We carry many movement habits with us, known and unknown, especially in the act of making music.

We carry many movement habits with us, known and unknown, especially in the act of making music.

      One method that can be helpful in this process is the Feldenkrais Method, which exists in two different formats:  Awareness Through Movement and Functional Integration.  In Awareness Through Movement, students are verbally guided through a series of slow movements which help them to increase awareness of their body and its integration.  In Functional Integration, students work in a one-on-one session with a Feldenkrais practitioner who uses touch to help guide the body towards greater integrative awareness.   (Awareness Through Movement lessons are available commercially in CD and DVD formats.  One can also find a local Feldenkrais practitioner for Functional Integration lessons as well.)

      Through moving slowly, it becomes possible to redirect a movement before it happens automatically.  We can open a space in our actions that used to be closed to our awareness, allowing it to come within the sphere of our self-control.  In the process, we can cultivate greater awareness of the body.  Through these sessions, students become more aware of how the parts of the body work together as an integrated whole.  And through this awareness, students can begin to move more efficiently and create more options for the movements they make.

Which shoe do you put on first?  Which foot/leg is dominant in walking?

Which shoe do you put on first?  Which foot/leg is dominant in walking?
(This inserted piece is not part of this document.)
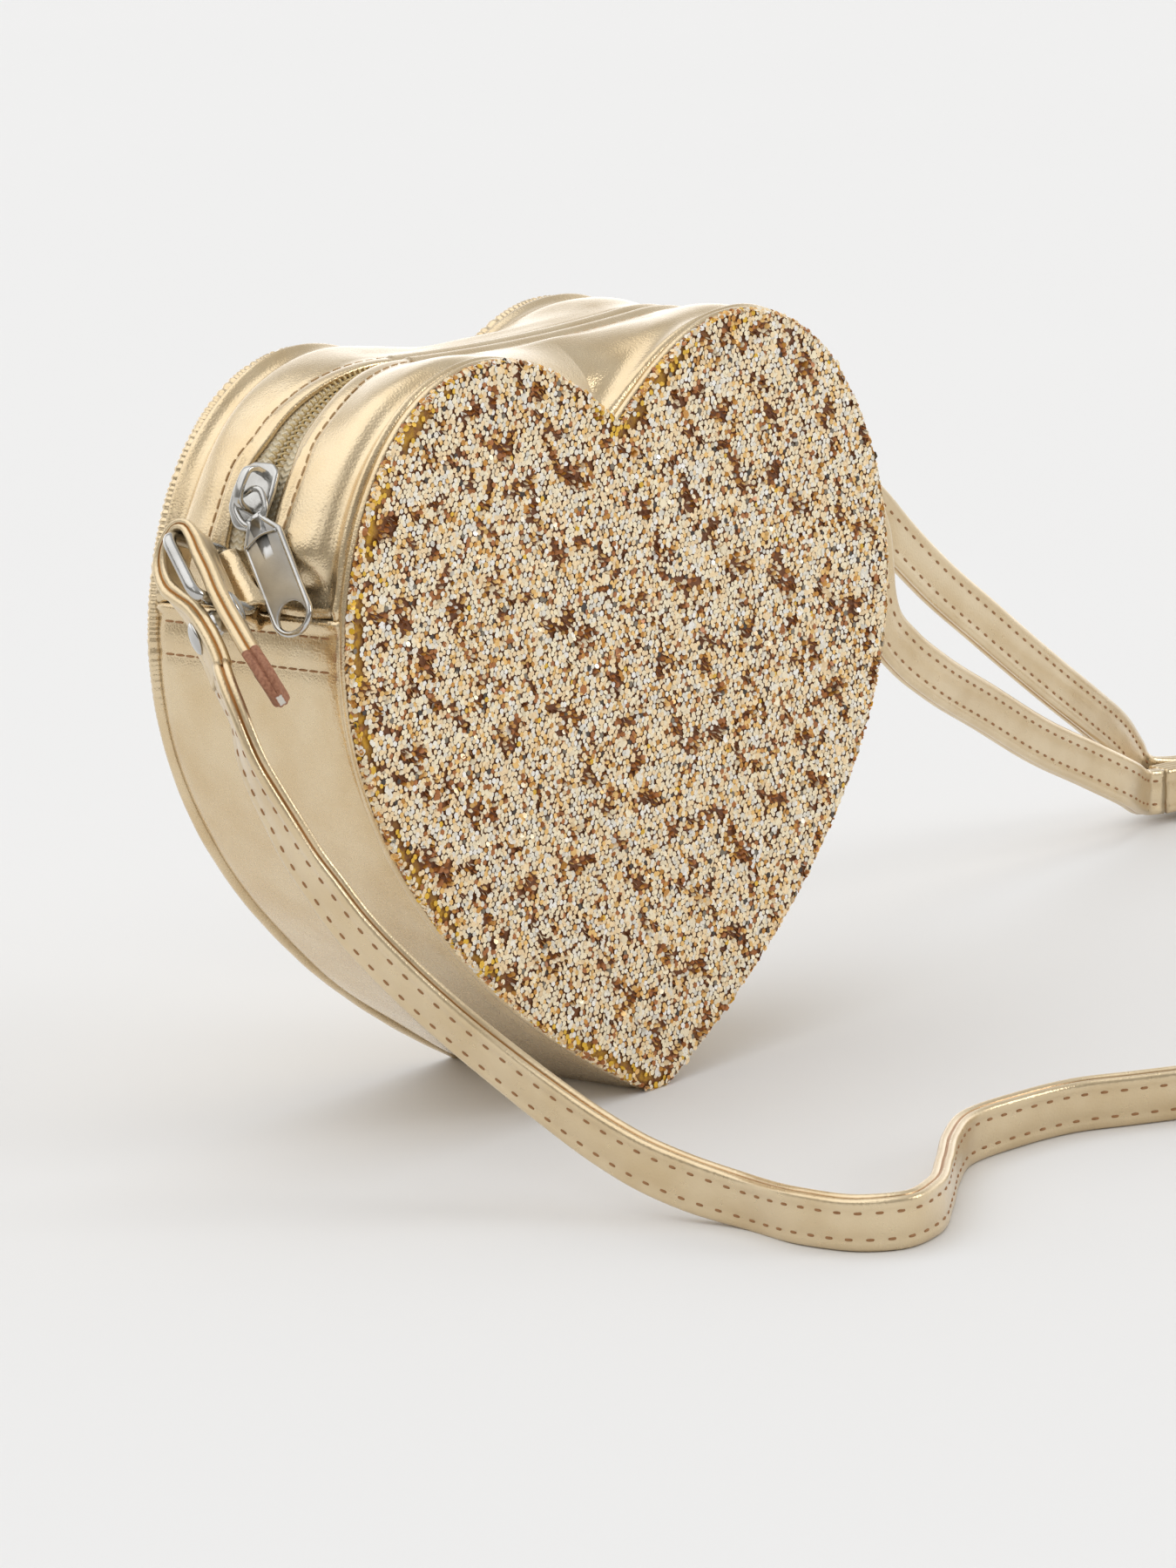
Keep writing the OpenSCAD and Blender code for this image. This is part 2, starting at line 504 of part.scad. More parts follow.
// A flat section with its corners taken off, in shares of half the width and half the thickness
section_shares = [
    [1, 0.6], [0.87, 1], [-0.87, 1], [-1, 0.6], [-1, -0.6], [-0.87, -1], [0.87, -1], [1, -0.6]
];
function spot(row) = [row[0], row[1], row[2]];
function strap_ring(route, i) =
    let (t = unit(spot(route[min(i + 1, len(route) - 1)]) - spot(route[max(i - 1, 0)])),
        hint = [route[i][3], route[i][4], route[i][5]],
        w = unit(hint - t * (hint * t)), n = cross(t, w))
    [for (s = section_shares) spot(route[i]) + w * s[0] * strap_w / 2 + n * s[1] * strap_t / 2];
module strap(route) {
    m = len(section_shares);
    last = len(route) - 1;
    polyhedron([for (i = [0:last], p = strap_ring(route, i)) p], concat(
        [for (i = [0:last - 1], j = [0:m - 1], h = [0:1])
            let (a = i * m + j, b = i * m + (j + 1) % m)
            h == 0 ? [a, a + m, b + m] : [a, b + m, b]],
        [for (j = [1:m - 2]) [0, j, j + 1]],
        [for (j = [1:m - 2]) [last * m, last * m + j + 1, last * m + j]]));
}
module strap_long() color("#d6bb85") strap(long_route);
module strap_upper_band() color("#d6bb85") strap(upper_route);
module strap_lower_band() color("#d6bb85") strap(lower_route);

front_glitter_panel();
front_stiffener_board();
front_lining();
front_piping();
back_panel();
back_stiffener_board();
back_lining();
back_piping();
lower_gusset();
lower_gusset_lining();
top_gusset_front();
top_gusset_back();
top_lining_front();
top_lining_back();
zip_tape_front();
zip_tape_back();
zip_coil_front();
zip_coil_back();
zip_end_stops();
zip_slider();
zip_puller();
tab_left();
tab_right();
ring_left();
ring_right();
strap_end_loop();
strap_rivet();
strap_turn();
strap_long();
strap_upper_band();
strap_lower_band();
slide_buckle();
slide_end_loop();
slide_rivet();
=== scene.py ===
# %% [markdown]
# # A heart shaped purse
# A small zipped bag stands on its tip. Its front is a heart of glitter, its sides are soft gold
# leather, and a thin strap runs from a ring on its left side over the floor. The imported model
# gives every piece its place, so the cells below only have to make each surface look real.

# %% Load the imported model
import math
import bpy
import numpy as np
from mathutils import Matrix, Vector


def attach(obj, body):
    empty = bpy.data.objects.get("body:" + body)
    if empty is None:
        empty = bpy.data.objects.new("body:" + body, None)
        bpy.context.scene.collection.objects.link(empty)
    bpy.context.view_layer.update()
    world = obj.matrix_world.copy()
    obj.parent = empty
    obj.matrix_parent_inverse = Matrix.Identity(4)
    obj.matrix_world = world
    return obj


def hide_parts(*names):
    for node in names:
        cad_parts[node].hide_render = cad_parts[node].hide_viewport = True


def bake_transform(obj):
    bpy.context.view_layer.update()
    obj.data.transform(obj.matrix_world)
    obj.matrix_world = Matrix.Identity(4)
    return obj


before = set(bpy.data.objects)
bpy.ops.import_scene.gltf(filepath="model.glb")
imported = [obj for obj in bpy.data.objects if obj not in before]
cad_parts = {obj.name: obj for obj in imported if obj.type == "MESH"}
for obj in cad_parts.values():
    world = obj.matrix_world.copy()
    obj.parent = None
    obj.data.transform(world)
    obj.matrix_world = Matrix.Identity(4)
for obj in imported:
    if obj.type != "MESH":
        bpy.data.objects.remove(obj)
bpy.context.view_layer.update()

# %% [markdown]
# ## The camera
# A long lens about a metre away, low and to the left, keeps the sides of the bag nearly parallel.
# The picture is rolled by three degrees, because the photographer tilted the camera a little.

# %% Camera
AZIMUTH, ELEVATION, ROLL = -47.5, 11.935, -3.337
DISTANCE, SIDE, LIFT = 1.0708, 0.0095, -0.01736
LENS, SENSOR, AIM_HEIGHT = 140, 36, 0.07
PICTURE_W, PICTURE_H = 1350, 1800


def unit(v):
    """Each vector divided by its length."""
    return v / np.linalg.norm(v, axis=-1, keepdims=True)


def camera_axes(azimuth, elevation, roll):
    """Right, up and back of a camera that looks level at azimuth 0 along +Y, then turns."""
    a, e, r = np.radians([azimuth, elevation, roll])
    back = np.array([math.sin(a) * math.cos(e), -math.cos(a) * math.cos(e), math.sin(e)])
    right = unit(np.cross([0, 0, 1], back))
    up = np.cross(back, right)
    return (right * math.cos(r) + up * math.sin(r), up * math.cos(r) - right * math.sin(r), back)


right, up, back = camera_axes(AZIMUTH, ELEVATION, ROLL)
lens = bpy.data.cameras.new("camera")
lens.sensor_width, lens.lens = SENSOR, LENS
lens.clip_start, lens.clip_end = 0.05, 50
camera = bpy.data.objects.new("camera", lens)
bpy.context.scene.collection.objects.link(camera)
place = np.array([0, 0, AIM_HEIGHT]) + SIDE * right + LIFT * up + DISTANCE * back
turn = np.eye(4)
turn[:3, 0], turn[:3, 1], turn[:3, 2], turn[:3, 3] = right, up, back, place
camera.matrix_world = Matrix(turn.tolist())
bpy.context.scene.camera = camera
print("camera at", np.round(place, 3))

# %% [markdown]
# ## Surfaces from arrays
# Nearly every piece is a grid of points: rows go along it and columns go round it. One helper
# turns such a grid into a mesh, another carries a profile along a line. All sizes are written in
# millimetres and become metres when the mesh is made.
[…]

      You can start to exercise some of the Feldenkrais principles before you purchase a CD or find a teacher simply by observing your habits and slowly (and patiently) starting to change them.  You can do this for everyday actions.  Find a habit that you have in everyday life.  Which tooth do you first start brushing?  When you get dressed, which leg do you first put in your pants?   How do you habitually cross your fingers?  Is the right or the left thumb on top?  How do you cross your legs when you sit cross-legged on the floor?  Is there a specific way that you open your instrument case and take out your instrument?  What is the first thing you do when you sit down to play?  Think of any habit that you have. First see if you can observe it in the context in which it occurs.  Next, see if you can stop yourself before you perform the habit and try doing it in a different way.  

      Try doing this for your playing.  Are there certain physical habits that you have when you play that are independent of your playing?  Perhaps you raise your eyebrows or close your eyes when you are doing something that is difficult.  Perhaps your foot tenses in certain places, or you move your body in a certain pattern.  Go slowly.  Before you perform the habit, stop yourself and try something new in its place.  Have a friend watch you as an outside observer.  As you practice non-habitual behavior in place of the habits you have identified, see if other habits become more noticeable to you and easier to change.

      You can also ask yourself questions about your body posture and usage.  How does the position of your hips effect your neck and shoulders?  If you put your weight on the front part of the pelvis while you are sitting on a chair, what does this do to the spine?  How does this change if you move your weight to the back part of the pelvis?  How is the body affected if you put the majority of your weight on one sitz bone or the other?

      You can try these things with or without your instrument and can try them in different patterns or in isolation.  Be curious, inventive, and playful in your exploration.  Play lying down, or standing on one foot, or looking at the ceiling, and see how this changes things.  Even if you don’t know what changes or how it is different, don’t be afraid to keep looking and asking.  It’s not the answer, but what we learn in the search and the process.

      We will always come up against the limitations of our own self-knowledge.  There is no end to it.  But we can become more and more comfortable with ourselves the more we seek and explore, and this can bring us closer and closer to the full self-expression that we desire.  It is a process to be enjoyed.